Long Beach Transit: Running as a Business
Long Beach Transit operates as a non-profit corporation, which has created opportunity for growth.
After getting out of the Marine Corps in Vietnam and finishing up a Master’s degree in finance, Laurence (Larry) Jackson, now president and chief executive officer of Long Beach Transit (LBT), was unemployed. He said he and a buddy of his in the Master’s program in Irvine decided they were going to collect unemployment.
“I collected unemployment and they made me go on a job interview in Orange County for a consulting engineering firm,” Jackson says. “They wanted an economist.”
Jackson was an engineering undergraduate and had degrees in economics and finance in his background. The engineering firm worked on ports, highways, mass transit, nearly every mode of transportation. So while he was eventually intending on going back to Michigan to go work for General Motors or something, they made him a job offer he couldn’t refuse.
The engineering firm is no longer around, but Jackson says it was a great group of people to work with as it had attracted people from all over. He worked on a variety of transportation projects and one of them was an assignment in Long Beach. “The city asked me if I would come work for the city and the assignment was to straighten out the problems here at now Long Beach Transit, but it was Long Beach Public Transportation Company,” he says.

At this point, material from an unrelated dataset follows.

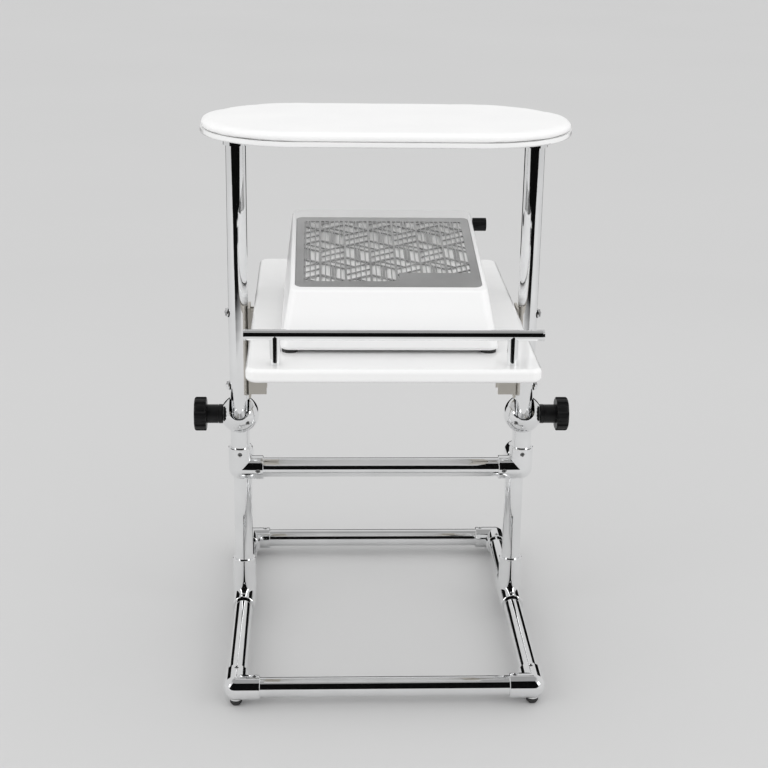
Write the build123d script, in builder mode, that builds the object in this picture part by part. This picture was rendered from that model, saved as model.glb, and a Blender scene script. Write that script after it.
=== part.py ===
from build123d import *
import math
import os

os.makedirs("parts", exist_ok=True)

# Manicure table: a stand of 25 mm tube in cast sockets, a tilting upper frame on two clamped
# swivel balls, a padded hand rest, a shelf with a rail, and a dust collector on the shelf.
# Origin: on the floor, under the middle of the whole table.
# +X to the sitter's right, +Y away from the sitter, +Z up. Millimetres.

SIDES = (("left", -1), ("right", 1))
UP = (0, 0, 1)
DOWN = (0, 0, -1)
FORWARD = (0, -1, 0)
BACKWARD = (0, 1, 0)

# Tube and cast sockets
TUBE_R = 12.5
TUBE_WALL = 1.2
SOCKET_R = 15.5
SOCKET_BORE_R = 12.55
SHOULDER = 13.5             # from a socket's centre to where the tube stops
ARM_CORNER = 30.0           # length of a corner's socket, from its centre
ARM_STEP = 27.0             # shorter sockets, where two castings face each other
ARM_TEE_RUN = 40.0
ARM_TEE_POST = 57.0
MOUTH_CHAMFER = 0.7
SET_SCREW_R = 2.4
SET_SCREW_HOLE_R = 2.5
SET_SCREW_REACH = 23.0      # from the socket's centre, along the arm
SET_SCREW_EDGE = 6.0        # least distance from the socket's mouth
SET_SCREW_EDGE_LONG = 8.0   # the same on the tee's long arms
SET_SCREW_RIM = 0.7         # countersink round the hole
SET_SCREW_DEPTH = 5.0
SET_SCREW_LENGTH = 2.0
SET_SCREW_SUNK = 0.9        # the screw's end lies this far below the surface
SET_SCREW_KEY_R = 1.4
SET_SCREW_KEY_DEPTH = 1.3

# Rubber feet with a stem that presses into the castings
FOOT_TOP_R = 7.5
FOOT_GROUND_R = 5.0
FOOT_HEIGHT = 7.5
FOOT_STEM_R = 2.2
FOOT_STEM = 6.0
FOOT_STEM_ROOM = 0.3

# Layout of the stand
POST_X = 185.0
BASE_Z = 23.0
BASE_MID_Y = 42.0
BASE_HALF_DEPTH = 222.0
FRONT_Y = BASE_MID_Y - BASE_HALF_DEPTH
REAR_Y = BASE_MID_Y + BASE_HALF_DEPTH
LOWER_POST_Y = 77.0
STEP = 56.0                 # the upper frame stands this far forward of the lower posts
UPPER_Y = LOWER_POST_Y - STEP
CROSSBAR_Z = 236.0
PIVOT_Z = 311.0

# Swivel balls and their clamps
BALL_R = 25.0
SEAT_DROP = 21.6            # flat under the ball, where the neck tube ends
SPIGOT_R = TUBE_R - TUBE_WALL - 0.05
SPIGOT_LENGTH = 24.0
SLOT_R = 13.0
SLOT_ANGLE = 60.0           # the slot lets the post lean this far forward
LEAN = (0, -math.sin(math.radians(SLOT_ANGLE)), math.cos(math.radians(SLOT_ANGLE)))
BALL_SCREW = Vector(-0.45, -0.87, -0.21).normalized()   # outwards, forwards, up
SPOT_FACE_X = 22.0
CLAMP_SCREW_R = 4.0
CLAMP_HOLE_R = 4.08
CLAMP_SCREW_INNER = -20.0   # from the ball's centre, inwards
CLAMP_SCREW_OUTER = 52.0
CLAMP_SCREW_CHAMFER = 0.6
CLAMP_SCREW_ROOM = 0.5      # past the clamp screw's blind end
PLUG_RISE = 7.0             # full-diameter part of the plug above the pivot
PLUG_SPIGOT = 22.0
KNOB_START = 22.3
KNOB_FLANGE = (12.5, 27.0)  # radius, end
KNOB_GROOVE = (11.4, 27.9)
KNOB_STEM = (12.2, 43.0)
KNOB_HEAD = (22.0, 58.5)
KNOB_END_R = 3.0
KNOB_BACK_R = 1.5
KNOB_FLUTES = 10
KNOB_FLUTE_R = 5.0
KNOB_FLUTE_RING_R = 24.6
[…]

In about 1974, he had gotten a two-year assignment with the city. Long Beach Public Transportation Company had been de-certified to get federal and state grants, he says, because they weren’t following the rules of UMTA. “In a year I was done with that and said I’m going back to consulting.”
In 1976-77, the city asked if he wanted to stay on to work there, and that’s what he did. “I was like the chief administrative officer,” says Jackson. “So all these people who are here now, I have marketing, government relations, customer service — all the departments were like one or two people. That’s the way transit was back then.
“I was young and energetic and bright and I went from administration to transit operations in probably ’78 or ’79; and a year or so later the head of the company left and the board appointed me. I’ve been CEO for 32 years,” he states.
He says that time was very similar to where we’re at now. “All of us at my age are going to be retiring and that’s what happened back then. All the senior people in transit over a short period of time left.”
A One-Agency Career
While many in transit move around to various agencies or companies, Jackson has stayed at LBT for 32 years. And, he says, there’s a reason for that. “Most transit systems are governed by political boards and in and of themselves, are very, very unstable.”
“You’ll have the right side of the aisle that will say if people can’t afford to pay the full cost of riding the bus, let them walk. The other side will say it’s an essential public service and you should charge as little as possible.”
Jackson stresses, “That was the environment of transit and transit managers. You’re having to manage in that political environment.”
In Long Beach, it’s not that way. Long Beach Transit is a California non-profit corporation, so instead of being a transit district or a city department reporting to a city council, it has a seven-member board of directors consisting of people who live in the community who are looking to run a business. “We run this company more-so like a profit-driven business then you do a lot of the public agencies, and we don’t have a political board,” Jackson says. “They’re interested in results and the bottom line.”
Because of this, they’ve been able to avoid a lot of the turmoil that other agencies have seen. And, the system has grown from 8 million customers to nearly 28 million.
Jackson says, “The political pulls and tugs of so many of my colleagues, if you have to make tough decisions in a community, you usually get sideways with someone and the political winds change in terms of what the philosophy is of the elected officials.